Robles also wants her daughters to have the same opportunities as any male counterpart, but she ensures she meets the conversation by where her children are at. For instance, her husband and she ask their daughters to count the number of women superheroes, business owners, and scientists to help them think outside the box when it comes to careers they can have when they are older.
Naval Officer Van Crockett, Columbus, said he also strives to be an engaged father by helping his daughters not only think outside of the box, but step out of their comfort zones to get to that mindset.
“If my daughters want to be lawyers, I will be their biggest supporter, pushing them to the bar exam and even further pushing them to make partner at a law firm,” he said. “Point being: I want my daughters to feel empowered to know they have a man in their corner pushing them to break glass ceilings and make an impact like many women before them.

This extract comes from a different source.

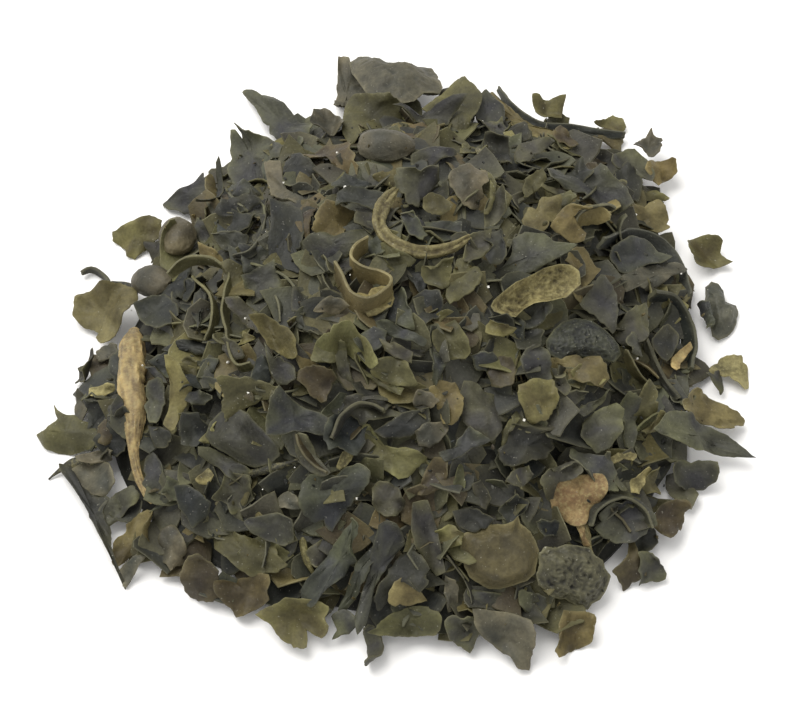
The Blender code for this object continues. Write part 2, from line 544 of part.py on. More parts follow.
def keep_largest_shell(target):
    """Drops loose scraps, fills hollows that the joining sealed, and merges faces that are nearly level."""
    body = bmesh.new()
    body.from_mesh(target.data)
    unseen = set(body.verts)
    shells = []
    while unseen:
        stack = [unseen.pop()]
        shell = set(stack)
        while stack:
            for edge in stack.pop().link_edges:
                for vert in edge.verts:
                    if vert in unseen:
                        unseen.remove(vert)
                        shell.add(vert)
                        stack.append(vert)
        shells.append(shell)
    shells.sort(key=len)
    for shell in shells[:-1]:
        bmesh.ops.delete(body, geom=list(shell), context="VERTS")
    bmesh.ops.dissolve_limit(body, angle_limit=FLAT_ENOUGH, verts=body.verts, edges=body.edges)
    bmesh.ops.triangulate(body, faces=body.faces)
    body.to_mesh(target.data)
    body.free()


def frond_material():
    made = bpy.data.materials.new("dried frond")
    made.use_nodes = True
    shader = made.node_tree.nodes["Principled BSDF"]
    shader.inputs["Base Color"].default_value = (0.085, 0.078, 0.052, 1.0)
    shader.inputs["Roughness"].default_value = 0.6
    shader.inputs["Metallic"].default_value = 0.0
    return made


def main():
    for old in list(bpy.data.objects):
        bpy.data.objects.remove(old)
    scene = bpy.context.scene.collection
    heap = mesh_object("seaweed_heap", *mound(), scene)
    heap.data.materials.append(frond_material())

    flakes = bpy.data.collections.new("Flakes")
    scene.children.link(flakes)
    pile = Pile()
    for number, piece in enumerate(loose_pieces() + PIECES):
        draw = random.Random(number)
        points, faces = SHAPES[piece.kind](piece, draw)
        points = settle(piece, pile, points)
        pile.add(filled_points(points, faces))
        mesh_object(f"flake_{number:03d}", points, faces, flakes)

    join = heap.modifiers.new("Join", "BOOLEAN")
    join.operation = "UNION"
    join.operand_type = "COLLECTION"
    join.collection = flakes
    join.solver = "MANIFOLD"
    with bpy.context.temp_override(object=heap, active_object=heap, selected_objects=[heap]):
        bpy.ops.object.modifier_apply(modifier="Join")
    for flake in list(flakes.objects):
        bpy.data.objects.remove(flake)
    bpy.data.collections.remove(flakes)
    keep_largest_shell(heap)


if __name__ == "__main__":
    main()
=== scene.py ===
"""Dried bladderwrack, as sold by weight: one loose heap of cut and broken seaweed fronds.

The packed solid is the rough form of the heap. Here each flake comes to rest by the same rules as in
that solid, and gets its own thickness, torn edge, curl and colour. Lengths are in millimetres until a mesh
is made. +Z is up, +Y is the back, and the origin is the middle of the flat underside.
"""

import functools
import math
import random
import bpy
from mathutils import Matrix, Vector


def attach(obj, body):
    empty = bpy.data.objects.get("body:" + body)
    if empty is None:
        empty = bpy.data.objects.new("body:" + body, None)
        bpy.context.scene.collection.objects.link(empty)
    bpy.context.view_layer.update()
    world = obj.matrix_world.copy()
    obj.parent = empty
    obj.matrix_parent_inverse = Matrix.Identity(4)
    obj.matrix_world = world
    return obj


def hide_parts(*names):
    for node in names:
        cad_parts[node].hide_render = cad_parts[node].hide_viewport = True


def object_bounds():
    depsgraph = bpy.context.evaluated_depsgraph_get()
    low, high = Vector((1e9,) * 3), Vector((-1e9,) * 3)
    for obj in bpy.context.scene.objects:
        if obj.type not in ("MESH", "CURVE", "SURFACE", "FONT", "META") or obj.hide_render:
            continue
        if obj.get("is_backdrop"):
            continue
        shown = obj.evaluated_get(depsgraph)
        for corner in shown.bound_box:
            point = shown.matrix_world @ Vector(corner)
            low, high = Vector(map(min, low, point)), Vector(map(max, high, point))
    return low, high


bl_info = {
    "name": "Dried Bladderwrack Heap",
    "version": (1, 0, 0),
    "blender": (4, 5, 0),
    "location": "3D View > Sidebar > Seaweed",
    "description": "Builds a heap of dried bladderwrack flakes round its packed solid",
    "category": "Add Mesh",
}

from collections import namedtuple

import bpy
import numpy as np
from bpy.props import FloatProperty, FloatVectorProperty, PointerProperty
from mathutils import Matrix, Vector, noise

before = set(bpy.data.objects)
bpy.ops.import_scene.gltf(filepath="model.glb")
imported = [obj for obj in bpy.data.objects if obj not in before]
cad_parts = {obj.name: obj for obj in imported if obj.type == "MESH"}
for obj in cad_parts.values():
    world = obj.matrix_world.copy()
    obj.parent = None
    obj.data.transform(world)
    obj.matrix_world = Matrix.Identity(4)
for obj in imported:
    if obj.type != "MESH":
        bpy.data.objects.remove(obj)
CAD_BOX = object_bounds()

MM = 0.001
BODY = "root"
NODE = "seaweed_heap"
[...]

“I want my daughters to feel like they have the same opportunities as any man in the room regardless of their race, socioeconomic status, or any other barriers they already face just by being born Black,” said Crockett. “If they can’t, I would tell them to find a different room.”
Women’s Equality Day should happen every day of the year in conversations with our daughters, wives, sisters, girlfriends, mothers, friends, colleagues, not just on a Sunday, said Blackburn. She encourages 614 readers to use Women’s Equality Day as a reminder to do something meaningful for the important women in your life regularly and an opportunity to learn about the complicated and fascinating history of women’s rights.